RAID0	Data is written on consecutive physical drives, with a fixed number of 512-byte blocks per write. This is analogous to the technique known as striping. It has the same data-integrity characteristics as ordinary independent disk drives. That is, data integrity is entirely dependent on the frequency and validity of backups. This level of function is analogous to the disk striping function described in "Performance Implications of Logical Volume Striping".
RAID1	Data is striped, as in RAID0, but half of the drives are used to mirror the other drives. RAID1 resolves some of the data integrity and availability concerns with RAID0 if a single drive fails, but becomes equivalent to RAID0 when operating with one or more failed drives. Conscientious backup is still desirable. This level of function is analogous to the logical volume mirroring function of the logical volume manager
RAID3	Data is striped on a byte-by-byte basis across a set of data drives, while a separate parity drive contains a parity byte for each corresponding byte position on the data drives. If any single drive fails, its contents can be inferred from the parity byte and the surviving data bytes. The parity drive becomes the performance bottleneck in this technique, since it must be written on each time a write occurs to any of the other disks.
RAID5	Data is striped block by (512-byte) block, but portions of several (not necessarily all) of the drives are set aside to hold parity information. This spreads the load of writing parity information more evenly.
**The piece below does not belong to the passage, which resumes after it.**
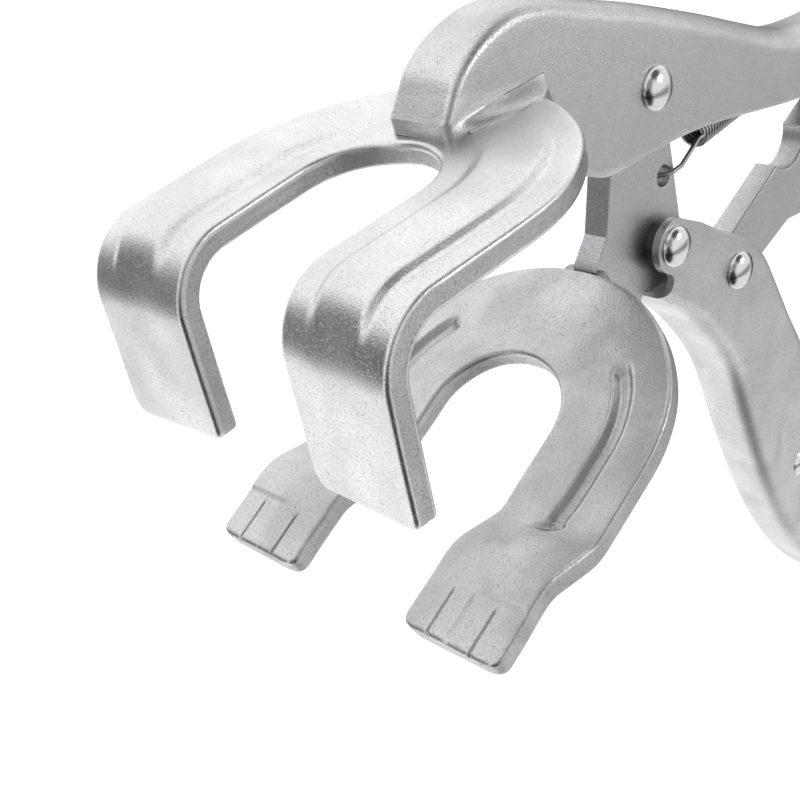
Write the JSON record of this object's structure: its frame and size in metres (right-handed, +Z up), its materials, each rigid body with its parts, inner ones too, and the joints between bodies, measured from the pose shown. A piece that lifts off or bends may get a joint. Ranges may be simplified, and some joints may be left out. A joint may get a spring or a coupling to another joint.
{
  "type": "locking welding clamp pliers",
  "caption": "Locking pliers for welding with a horseshoe jaw above and below, a toggle link, a spring, a release lever and an adjusting screw.",
  "frame": {"origin": "middle of the outline seen from above, on the surface the pliers lie on", "axes": "+X points forward to the jaws, +Y from the upper handle to the lower handle, +Z up; the pliers lie on their far side with the jaws open, so the pivots stand upright"},
  "size_m": [0.2385, 0.1827, 0.0674],
  "materials": {
    "steel": "bright zinc or satin nickel plated steel",
    "dark_steel": "bare or lightly plated steel",
    "spring_steel": "drawn spring wire"
  },
  "bodies": {
    "fixed_half": {"upper_handle": "steel", "upper_jaw": "steel", "upper_jaw_weld_near": "dark_steel", "upper_jaw_weld_far": "dark_steel", "jaw_pivot_rivet": "dark_steel", "jaw_pivot_washer_near": "dark_steel", "jaw_pivot_washer_far": "dark_steel"},
    "moving_jaw": {"lower_jaw_arm": "steel", "lower_jaw": "steel", "lower_jaw_weld": "dark_steel", "handle_pivot_rivet": "dark_steel", "handle_pivot_washer_near": "dark_steel", "handle_pivot_washer_far": "dark_steel"},
    "moving_handle": {"lower_handle": "steel", "link_pivot_rivet": "dark_steel", "link_pivot_washer_near": "dark_steel", "link_pivot_washer_far": "dark_steel", "release_lever_pin": "dark_steel"},
    "link": {"toggle_link": "steel"},
    "lever": {"release_lever": "steel"},
    "screw": {"adjusting_screw": "dark_steel"},
    "coil": {"spring": "spring_steel"}
  },
  "joints": [
    {"name": "jaw_swing", "type": "hinge", "parent": "fixed_half", "child": "moving_jaw", "pos_m": [0.02364, -0.06526, 0.02494], "axis": [0.1204, 0.0232, -0.9925], "range_deg": [0, 17.4], "stiffness_Nm_per_rad": 0.17, "springref_deg": -28.65},
    {"name": "handle_swing", "type": "hinge", "parent": "moving_jaw", "child": "moving_handle", "pos_m": [0.02394, -0.03497, 0.02568], "axis": [-0.1204, -0.0232, 0.9925], "range_deg": [0, 61.29]},
    {"name": "link_swing", "type": "hinge", "parent": "moving_handle", "child": "link", "pos_m": [0.00498, -0.0193, 0.02375], "axis": [0.1204, 0.0232, -0.9925], "range_deg": [0, 57.77]},
    {"name": "spring_swing", "type": "hinge", "parent": "moving_jaw", "child": "coil", "pos_m": [0.01996, -0.04655, 0.02493], "axis": [-0.1204, -0.0232, 0.9925], "range_deg": [0, 17.45], "deforming": ["spring"]},
    {"name": "release_lever_press", "type": "hinge", "parent": "moving_handle", "child": "lever", "pos_m": [-0.01205, 0.04131, 0.0231], "axis": [-0.1204, -0.0232, 0.9925], "range_deg": [0, 8]},
    {"name": "screw_travel", "type": "slide", "parent": "fixed_half", "child": "screw", "axis": [-0.9903, 0.0725, -0.1185], "range_m": [0, 0.012]}
  ],
  "couplings": [
    {"joint": "handle_swing", "follows": "jaw_swing", "ratio": 3.5193},
    {"joint": "link_swing", "follows": "jaw_swing", "ratio": 3.317},
    {"joint": "spring_swing", "follows": "jaw_swing", "ratio": 1}
  ]
}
RAID devices should be considered primarily a data-integrity and data-availability solution, rather than a performance solution. Large RAID configurations tend to be limited by the fact that each RAID is attached to a single SCSI adapter. If performance is a concern, a given number of disk drives would be better supported by using multiple RAID devices attached to multiple SCSI adapters, rather than a single, maximum-sized RAID.